Campaigners call for Latin American debt cancellation
01 August 2006
Campaigners are piling pressure onto the Inter-American Development Bank (IADB) to cancel debts being paid by Bolivia, Guyana, Haiti, Honduras and Nicaragua.
These five countries are the poorest in Latin America - and over the next eight years are scheduled to pay between them over $3 billion to the IADB.
All these countries are officially classified as eligible for the Heavily Indebted Poor Countries (HIPC)initiative, which - though too slow, too limited and with harmful conditions attached - does offer some debt cancellation. Bolivia, Guyana, Honduras and Nicaragua have all completed the scheme and had some debts cancelled. Haiti was only added to the list of eligible countries in April 2006, and has yet even officially to enter the scheme. However, even for those that have completed HIPC, huge and crippling debts remain.
Under pressure from campaigners, the G8 and the rest of the rich world agreed in 2005 on extra debt cancellation for countries that complete HIPC, through a scheme known as the Multilateral Debt Relief Initiative (MDRI).

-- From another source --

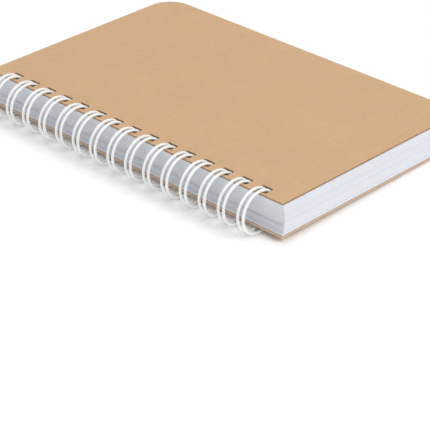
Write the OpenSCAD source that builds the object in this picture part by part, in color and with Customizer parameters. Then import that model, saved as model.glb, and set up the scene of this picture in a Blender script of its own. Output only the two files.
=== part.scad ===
// Pocket sketchbook with kraft board covers and a twin-loop wire binding.
//
// The wire's axis runs along Y and is the hinge of every leaf. The spine edge
// faces -X, the fore edge +X, and the front cover is on top. The book rests
// on the lowest point of the wire and on the fore edge of its back cover.

/* [Covers] */
// Height of the book, along the spine
book_height = 140; // [126:1:150]
// Width of each cover, from the spine edge to the fore edge
cover_width = 90; // [70:1:120]
// Thickness of the front cover board
front_thickness = 0.55; // [0.4:0.05:0.8]
// Thickness of the back cover board
back_thickness = 1.1; // [0.8:0.1:1.3]
// Radius of the two corners at the fore edge
fore_corner = 9.5; // [4:0.5:14]
// Radius of the two corners at the spine
spine_corner = 0.4; // [0.2:0.1:1.4]

/* [Sheets] */
// Number of paper sheets
sheet_count = 50; // [50]
// Thickness of one sheet
sheet_thickness = 0.2; // [0.15:0.01:0.2]
// Height of the whole block of sheets, with the air between them
block_height = 10.95; // [10.4:0.05:11]
// Width of a sheet
sheet_width = 89.5; // [70:0.5:119]

/* [Binding] */
// Number of wire loops along the spine
loop_count = 15; // [11:2:15]
// Distance from one loop to the next: three loops to the inch
loop_pitch = 8.466; // [8.4:0.002:8.5]
// Diameter of the coated wire
wire_diameter = 1; // [0.7:0.05:1]
// Diameter of the wire where it steps to the next loop, pressed a little
step_diameter = 0.8; // [0.6:0.05:0.8]
// Radius of a loop, measured to the middle of its wire
loop_radius = 7.35; // [7.3:0.01:7.4]
// Distance between the two wires of one loop
twin_spacing = 2.3; // [2:0.1:2.6]
// Length of a punched hole along the spine
hole_length = 4.3; // [4:0.1:5]
// Width of a punched hole in a sheet, across the spine
sheet_hole_width = 4.9; // [4.9:0.05:5]
// Width of a punched hole in the front cover
front_hole_width = 3.4; // [3.4:0.05:5]
// Width of a punched hole in the back cover
back_hole_width = 4; // [4:0.05:5]
// Paper left between the spine edge and a hole
hole_margin = 1.6; // [1.5:0.05:1.6]

/* [Rest] */
// Distance from the wire's axis to the spine edge of the covers
cover_gap = 0.45; // [0.4:0.05:0.6]
// How much further the middle sheets stand from the axis than the covers
spine_bow = 1.05; // [1.03:0.01:1.2]

/* [Hidden] */
function sheet_name(k) = str("sheet_", k < 10 ? "0" : "", k);

fine = 96;
wire_sides = 24;

// Heights are measured from the wire's axis, which runs through the middle
// of the book's thickness.
half_thickness = (front_thickness + block_height + back_thickness) / 2;
block_top = half_thickness - front_thickness;
sheet_step = block_height / sheet_count;
ring_outer = loop_radius + wire_diameter / 2;

// The angles where the wire's twin ends turn back and where its closed side
// steps to the next loop, both hidden under the back cover. They count up
// from the fore edge's direction, over the front cover and round the spine.
tip_angle = -50.5;
base_angle = 292;
base_setback = 4;

// Distance from the axis to the spine edge of a leaf at a given height. The
// wire holds the middle sheets further out than the covers.
function spine_edge(height) =
    cover_gap + spine_bow * (1 - pow(height / half_thickness, 2));

// Height of the middle of sheet number k, counted from the front cover.
function sheet_height(k) = block_top - (k - 0.5) * sheet_step;

// The tilt that brings the back cover's fore edge down to the level of the
// wire's lowest point.
corner_reach = norm([cover_gap + cover_width, half_thickness]);
lean = asin(ring_outer / corner_reach)
    - atan2(half_thickness, cover_gap + cover_width);

// How far the leaves reach from the axis along X, once tilted.
function reach(edge, top) = edge * cos(lean) + top * sin(lean);
book_reach = max(concat(
    [reach(cover_gap + cover_width, half_thickness)],
    [for (k = [1 : sheet_count]) reach(
        spine_edge(sheet_height(k)) + sheet_width,
        sheet_height(k) + sheet_thickness / 2)]));

// Puts the axis where the book's box is centred on the origin and stands on
// the ground plane.
module in_place() {
    translate([(ring_outer - book_reach) / 2, 0, ring_outer])
        rotate([0, lean, 0]) children();
}

module rounded_plate(width) {
    half = book_height / 2;
    translate([spine_corner, -half])
        square([width - spine_corner - fore_corner, book_height]);
    translate([0, spine_corner - half])
        square([spine_corner, book_height - 2 * spine_corner]);
    translate([width - fore_corner, fore_corner - half])
        square([fore_corner, book_height - 2 * fore_corner]);
    for (side = [-1, 1]) {
        translate([spine_corner, side * (half - spine_corner)])
            circle(spine_corner, $fn = fine);
        translate([width - fore_corner, side * (half - fore_corner)])
            circle(fore_corner, $fn = fine);
    }
}

module punched_holes(hole_width) {
    for (k = [0 : loop_count - 1])
        translate([hole_margin, (k - (loop_count - 1) / 2) * loop_pitch - hole_length / 2])
            square([hole_width, hole_length]);
}

// One leaf: a plate with rounded corners and a row of holes, from its spine
// edge outwards, with its underside at the given height.
module leaf(edge, underside, width, thickness, hole_width) {
    in_place() translate([edge, 0, underside])
        linear_extrude(thickness) difference() {
            rounded_plate(width);
            punched_holes(hole_width);
        }
}

module front_cover() {
    color("Tan")
        leaf(cover_gap, block_top, cover_width, front_thickness, front_hole_width);
}

module back_cover() {
    color("Tan")
        leaf(cover_gap, -half_thickness, cover_width, back_thickness, back_hole_width);
}

module sheet(k) {
    color("WhiteSmoke")
        leaf(spine_edge(sheet_height(k)), sheet_height(k) - sheet_thickness / 2,
            sheet_width, sheet_thickness, sheet_hole_width);
}

// Places a shape on the loop at an angle. The shape's X then runs along the
// spine, its Y along the loop, and its Z away from the axis.
module on_loop(angle) {
    rotate([90, 0, 0]) rotate([0, 0, angle]) translate([loop_radius, 0, 0])
        rotate([0, 90, 0]) children();
}

// Part of a ring of wire, turning about Z from one angle to another.
module wire_arc(radius, from, to) {
    rotate([0, 0, from]) rotate_extrude(angle = to - from, $fn = fine)
        translate([radius, 0]) circle(d = wire_diameter, $fn = wire_sides);
}

// One twin loop: two rings of wire, joined by a bend at their free end.
module twin_loop() {
    half = twin_spacing / 2;
    for (side = [-half, half])
        translate([0, side, 0]) rotate([90, 0, 0])
            wire_arc(loop_radius, tip_angle, base_angle);
    on_loop(tip_angle) wire_arc(half, 180, 360);
}

// The step from one twin loop to the next, on the wire's closed side. It
// runs from the middle of one wire to the middle of the other.
module base_step() {
    length = loop_pitch - twin_spacing;
    on_loop(base_angle - base_setback) translate([-length / 2, 0, 0])
        rotate([0, 90, 0]) cylinder(d = step_diameter, h = length, $fn = wire_sides);
}

module wire_binding() {
    first = -(loop_count - 1) / 2;
    color("White") in_place() {
        for (k = [0 : loop_count - 1])
            translate([0, (first + k) * loop_pitch, 0]) twin_loop();
        for (k = [0 : loop_count - 2])
            translate([0, (first + k + 0.5) * loop_pitch, 0]) base_step();
    }
}

front_cover();
for (k = [1 : sheet_count])
    sheet(k);
back_cover();
wire_binding();
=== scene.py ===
"""Looks of a wire-bound sketchbook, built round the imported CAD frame.

The spine runs along Y. The wire loops are on the -X side, the fore edge is at
+X, the tail at -Y and the head at +Y. A leaf is drawn in leaf coordinates: x
outwards from the wire's axis, y along the spine, z up from the axis, before
the book's small tilt. All lengths are in metres.
"""

import math
import random

import bpy
from mathutils import Matrix, Quaternion, Vector, geometry


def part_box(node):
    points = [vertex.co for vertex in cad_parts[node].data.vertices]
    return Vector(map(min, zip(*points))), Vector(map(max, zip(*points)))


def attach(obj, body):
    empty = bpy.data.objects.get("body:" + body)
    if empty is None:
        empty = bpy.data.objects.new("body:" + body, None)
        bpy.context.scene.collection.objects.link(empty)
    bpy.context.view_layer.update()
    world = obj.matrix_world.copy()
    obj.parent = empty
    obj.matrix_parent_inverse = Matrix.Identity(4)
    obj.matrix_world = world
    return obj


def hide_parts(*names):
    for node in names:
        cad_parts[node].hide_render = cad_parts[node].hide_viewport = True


MM = 0.001

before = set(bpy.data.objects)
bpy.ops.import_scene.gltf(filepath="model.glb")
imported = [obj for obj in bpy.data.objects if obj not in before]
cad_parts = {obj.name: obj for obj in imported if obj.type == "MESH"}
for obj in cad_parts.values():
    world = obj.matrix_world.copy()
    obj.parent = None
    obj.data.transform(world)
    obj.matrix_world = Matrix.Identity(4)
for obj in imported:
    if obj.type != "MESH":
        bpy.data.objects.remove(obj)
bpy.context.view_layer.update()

# ---------------------------------------------------------------- the design

BOOK_HEIGHT = 140 * MM
COVER_WIDTH = 90 * MM
FRONT_THICKNESS = 0.55 * MM
BACK_THICKNESS = 1.1 * MM
FORE_CORNER = 9.5 * MM
SPINE_CORNER = 0.4 * MM

SHEET_COUNT = 50
SHEET_THICKNESS = 0.19 * MM  # a little under the CAD sheet, to show a line between sheets
BLOCK_HEIGHT = 10.95 * MM
SHEET_WIDTH = 89.5 * MM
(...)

But MDRI only includes debts being paid to the World Bank, the International Monetary Fund (IMF) and the African Development Fund. It does not include debts to the Inter-American Development Bank or other development banks - leaving these countries still servicing huge debts at the expense of their people. Guyana, for instance, has been spending far more on debt than on both health and education.

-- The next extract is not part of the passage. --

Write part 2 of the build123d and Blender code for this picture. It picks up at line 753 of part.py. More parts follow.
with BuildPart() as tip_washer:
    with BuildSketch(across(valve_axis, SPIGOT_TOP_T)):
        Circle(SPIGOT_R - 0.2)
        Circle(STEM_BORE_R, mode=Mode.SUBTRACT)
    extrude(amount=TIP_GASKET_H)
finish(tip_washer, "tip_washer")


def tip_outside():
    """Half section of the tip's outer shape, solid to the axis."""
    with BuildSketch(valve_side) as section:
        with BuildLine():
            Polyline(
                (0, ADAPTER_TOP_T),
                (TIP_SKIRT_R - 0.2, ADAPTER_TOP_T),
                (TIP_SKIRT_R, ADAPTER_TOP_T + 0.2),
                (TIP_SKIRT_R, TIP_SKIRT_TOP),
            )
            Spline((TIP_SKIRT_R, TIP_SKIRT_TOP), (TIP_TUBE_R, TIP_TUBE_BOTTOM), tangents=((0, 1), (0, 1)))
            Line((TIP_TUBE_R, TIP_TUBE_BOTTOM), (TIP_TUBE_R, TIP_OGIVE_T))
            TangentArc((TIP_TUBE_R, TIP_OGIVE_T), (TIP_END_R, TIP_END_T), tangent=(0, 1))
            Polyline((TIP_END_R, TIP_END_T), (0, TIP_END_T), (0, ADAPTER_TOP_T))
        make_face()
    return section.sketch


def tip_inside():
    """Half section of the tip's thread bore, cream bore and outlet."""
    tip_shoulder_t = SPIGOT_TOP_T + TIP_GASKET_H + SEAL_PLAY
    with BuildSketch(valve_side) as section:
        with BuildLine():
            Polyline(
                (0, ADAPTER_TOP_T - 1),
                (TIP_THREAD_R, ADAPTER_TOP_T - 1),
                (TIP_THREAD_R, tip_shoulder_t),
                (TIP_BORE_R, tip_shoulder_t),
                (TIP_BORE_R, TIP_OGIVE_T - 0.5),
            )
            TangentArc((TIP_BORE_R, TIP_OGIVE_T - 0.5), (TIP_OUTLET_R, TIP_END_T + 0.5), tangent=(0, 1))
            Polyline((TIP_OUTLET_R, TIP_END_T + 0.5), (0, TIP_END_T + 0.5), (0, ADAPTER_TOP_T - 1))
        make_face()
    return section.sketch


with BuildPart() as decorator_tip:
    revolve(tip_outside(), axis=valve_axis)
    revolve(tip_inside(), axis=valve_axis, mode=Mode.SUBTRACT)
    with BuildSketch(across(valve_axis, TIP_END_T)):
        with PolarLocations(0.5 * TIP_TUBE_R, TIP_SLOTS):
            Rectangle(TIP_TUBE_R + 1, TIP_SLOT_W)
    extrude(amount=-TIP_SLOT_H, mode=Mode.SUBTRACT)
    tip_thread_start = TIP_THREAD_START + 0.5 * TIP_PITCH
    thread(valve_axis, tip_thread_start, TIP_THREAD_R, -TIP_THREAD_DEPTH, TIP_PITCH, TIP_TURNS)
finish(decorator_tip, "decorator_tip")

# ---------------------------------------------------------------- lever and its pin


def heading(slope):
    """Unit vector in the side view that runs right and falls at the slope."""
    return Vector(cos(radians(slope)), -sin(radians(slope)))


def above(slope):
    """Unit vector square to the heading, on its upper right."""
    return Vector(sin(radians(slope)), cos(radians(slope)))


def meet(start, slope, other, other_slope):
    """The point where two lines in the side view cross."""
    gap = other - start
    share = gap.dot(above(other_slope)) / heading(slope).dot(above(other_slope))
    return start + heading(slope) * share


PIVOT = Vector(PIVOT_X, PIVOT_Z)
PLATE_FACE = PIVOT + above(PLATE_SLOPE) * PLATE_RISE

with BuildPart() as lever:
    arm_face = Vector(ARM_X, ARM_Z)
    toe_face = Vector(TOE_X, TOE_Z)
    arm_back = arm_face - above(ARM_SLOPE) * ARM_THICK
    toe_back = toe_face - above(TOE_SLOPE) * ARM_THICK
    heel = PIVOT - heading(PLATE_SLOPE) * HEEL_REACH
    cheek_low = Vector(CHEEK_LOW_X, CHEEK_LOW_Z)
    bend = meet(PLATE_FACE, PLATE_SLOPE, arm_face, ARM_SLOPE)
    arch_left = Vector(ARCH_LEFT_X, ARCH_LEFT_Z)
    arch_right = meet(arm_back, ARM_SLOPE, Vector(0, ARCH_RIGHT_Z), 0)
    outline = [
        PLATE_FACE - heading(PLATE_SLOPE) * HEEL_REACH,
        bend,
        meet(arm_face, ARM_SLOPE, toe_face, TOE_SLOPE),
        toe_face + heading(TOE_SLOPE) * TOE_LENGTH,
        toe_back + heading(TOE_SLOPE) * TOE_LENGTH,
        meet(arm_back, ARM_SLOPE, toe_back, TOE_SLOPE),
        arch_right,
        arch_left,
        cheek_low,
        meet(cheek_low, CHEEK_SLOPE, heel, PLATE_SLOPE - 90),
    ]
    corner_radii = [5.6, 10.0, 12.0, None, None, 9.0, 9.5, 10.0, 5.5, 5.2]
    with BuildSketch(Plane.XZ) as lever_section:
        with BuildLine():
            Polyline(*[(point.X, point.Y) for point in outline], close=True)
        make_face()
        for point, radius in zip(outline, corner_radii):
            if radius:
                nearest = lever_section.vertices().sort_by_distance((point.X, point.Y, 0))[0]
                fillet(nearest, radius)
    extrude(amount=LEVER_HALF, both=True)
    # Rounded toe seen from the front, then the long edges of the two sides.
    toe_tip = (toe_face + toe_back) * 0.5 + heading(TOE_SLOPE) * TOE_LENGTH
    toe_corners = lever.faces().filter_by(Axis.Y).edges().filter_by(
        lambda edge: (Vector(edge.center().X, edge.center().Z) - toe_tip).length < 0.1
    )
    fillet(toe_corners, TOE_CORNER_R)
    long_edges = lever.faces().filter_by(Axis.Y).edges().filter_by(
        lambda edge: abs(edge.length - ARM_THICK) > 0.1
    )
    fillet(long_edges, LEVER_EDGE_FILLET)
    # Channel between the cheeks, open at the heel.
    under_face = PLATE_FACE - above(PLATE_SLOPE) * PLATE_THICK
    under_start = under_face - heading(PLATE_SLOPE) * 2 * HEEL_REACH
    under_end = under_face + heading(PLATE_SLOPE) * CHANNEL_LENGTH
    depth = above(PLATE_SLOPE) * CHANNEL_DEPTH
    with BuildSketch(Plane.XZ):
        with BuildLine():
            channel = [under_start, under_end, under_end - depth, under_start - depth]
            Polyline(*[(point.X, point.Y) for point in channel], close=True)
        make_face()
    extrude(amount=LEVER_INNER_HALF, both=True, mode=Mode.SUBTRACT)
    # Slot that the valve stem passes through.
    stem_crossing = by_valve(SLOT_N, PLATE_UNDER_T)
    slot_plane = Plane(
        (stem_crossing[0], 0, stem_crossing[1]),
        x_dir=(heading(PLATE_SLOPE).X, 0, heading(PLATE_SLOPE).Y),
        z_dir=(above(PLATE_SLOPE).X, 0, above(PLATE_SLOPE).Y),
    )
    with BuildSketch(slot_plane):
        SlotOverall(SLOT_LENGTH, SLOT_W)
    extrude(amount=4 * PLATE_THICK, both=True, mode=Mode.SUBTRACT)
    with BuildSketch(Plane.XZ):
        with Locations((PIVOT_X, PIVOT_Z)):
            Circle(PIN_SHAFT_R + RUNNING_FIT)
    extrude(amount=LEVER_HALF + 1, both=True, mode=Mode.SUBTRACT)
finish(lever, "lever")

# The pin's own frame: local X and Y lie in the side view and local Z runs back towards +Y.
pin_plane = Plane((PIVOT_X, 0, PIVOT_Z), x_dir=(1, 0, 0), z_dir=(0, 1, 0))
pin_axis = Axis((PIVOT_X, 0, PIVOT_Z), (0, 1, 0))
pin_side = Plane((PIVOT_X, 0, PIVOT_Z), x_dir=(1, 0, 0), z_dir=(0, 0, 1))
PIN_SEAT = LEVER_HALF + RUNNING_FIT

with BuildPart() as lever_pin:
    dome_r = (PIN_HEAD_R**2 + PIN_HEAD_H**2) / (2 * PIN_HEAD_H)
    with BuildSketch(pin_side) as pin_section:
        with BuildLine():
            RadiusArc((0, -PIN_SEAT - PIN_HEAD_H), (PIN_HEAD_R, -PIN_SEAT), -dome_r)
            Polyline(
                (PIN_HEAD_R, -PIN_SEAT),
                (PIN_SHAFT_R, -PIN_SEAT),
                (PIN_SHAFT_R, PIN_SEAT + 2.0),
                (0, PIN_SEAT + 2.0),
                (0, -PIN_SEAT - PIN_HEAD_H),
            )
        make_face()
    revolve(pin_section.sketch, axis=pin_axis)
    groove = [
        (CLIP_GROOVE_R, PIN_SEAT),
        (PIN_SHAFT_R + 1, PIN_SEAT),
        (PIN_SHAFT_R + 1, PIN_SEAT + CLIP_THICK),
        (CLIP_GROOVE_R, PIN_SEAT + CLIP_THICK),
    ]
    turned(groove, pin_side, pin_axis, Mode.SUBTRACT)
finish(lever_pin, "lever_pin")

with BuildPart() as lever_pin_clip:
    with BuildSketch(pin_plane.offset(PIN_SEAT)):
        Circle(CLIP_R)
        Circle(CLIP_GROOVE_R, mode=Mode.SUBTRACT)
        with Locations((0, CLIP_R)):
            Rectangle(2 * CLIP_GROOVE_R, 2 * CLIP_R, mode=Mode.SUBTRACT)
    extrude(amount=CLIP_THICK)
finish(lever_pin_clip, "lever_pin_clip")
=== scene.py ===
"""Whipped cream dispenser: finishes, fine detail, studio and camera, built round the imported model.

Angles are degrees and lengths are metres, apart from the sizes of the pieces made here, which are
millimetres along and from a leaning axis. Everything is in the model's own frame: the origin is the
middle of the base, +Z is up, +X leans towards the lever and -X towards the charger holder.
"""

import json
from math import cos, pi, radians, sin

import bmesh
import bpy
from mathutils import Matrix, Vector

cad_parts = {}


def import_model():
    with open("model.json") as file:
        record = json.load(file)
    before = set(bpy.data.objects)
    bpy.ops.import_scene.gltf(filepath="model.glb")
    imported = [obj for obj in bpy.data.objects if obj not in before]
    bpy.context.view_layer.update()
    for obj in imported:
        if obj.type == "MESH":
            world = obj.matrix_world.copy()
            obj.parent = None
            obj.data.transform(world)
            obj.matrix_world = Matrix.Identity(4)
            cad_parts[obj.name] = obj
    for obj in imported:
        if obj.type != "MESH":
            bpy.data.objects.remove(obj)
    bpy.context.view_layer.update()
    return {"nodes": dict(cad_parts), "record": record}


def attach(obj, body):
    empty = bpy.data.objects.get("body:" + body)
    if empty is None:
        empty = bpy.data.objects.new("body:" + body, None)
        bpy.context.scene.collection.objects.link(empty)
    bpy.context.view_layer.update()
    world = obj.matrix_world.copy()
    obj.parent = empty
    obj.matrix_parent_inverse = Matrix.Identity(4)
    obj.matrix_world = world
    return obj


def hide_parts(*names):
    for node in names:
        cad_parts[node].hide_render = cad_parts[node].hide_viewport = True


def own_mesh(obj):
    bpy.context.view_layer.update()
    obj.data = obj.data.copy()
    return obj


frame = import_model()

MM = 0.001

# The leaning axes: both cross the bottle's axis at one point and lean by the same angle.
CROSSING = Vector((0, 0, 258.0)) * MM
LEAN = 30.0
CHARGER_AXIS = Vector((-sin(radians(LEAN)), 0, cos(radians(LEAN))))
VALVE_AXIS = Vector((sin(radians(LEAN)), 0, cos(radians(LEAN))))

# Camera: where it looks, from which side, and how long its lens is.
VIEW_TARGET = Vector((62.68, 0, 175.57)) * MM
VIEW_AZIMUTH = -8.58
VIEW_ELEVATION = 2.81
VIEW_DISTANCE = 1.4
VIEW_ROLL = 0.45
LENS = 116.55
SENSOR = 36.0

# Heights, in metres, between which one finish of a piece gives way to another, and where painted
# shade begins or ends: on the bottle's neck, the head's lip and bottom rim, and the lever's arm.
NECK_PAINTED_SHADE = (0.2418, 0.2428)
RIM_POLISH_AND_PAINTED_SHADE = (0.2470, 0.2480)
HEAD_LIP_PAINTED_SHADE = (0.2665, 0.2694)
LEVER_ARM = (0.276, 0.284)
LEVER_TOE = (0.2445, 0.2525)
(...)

Of the 20 countries that have qualified so far, 16 are African, but the remaining four - Bolivia, Guyana, Honduras and Nicaragua - are Latin American. The exclusion of the IADB means that whilst countries like Uganda and Ghana are seeing nearly 80% of their debts cancelled through MDRI, Guyana and Nicaragua are seeing barely 20% of their debts cancelled.
Campaigner pressure is focused on the bank’s major shareholders: the US and larger South American countries. So far the Bank's shareholders have been discussing the issue, and even making some proposals - but there has been no breakthrough yet.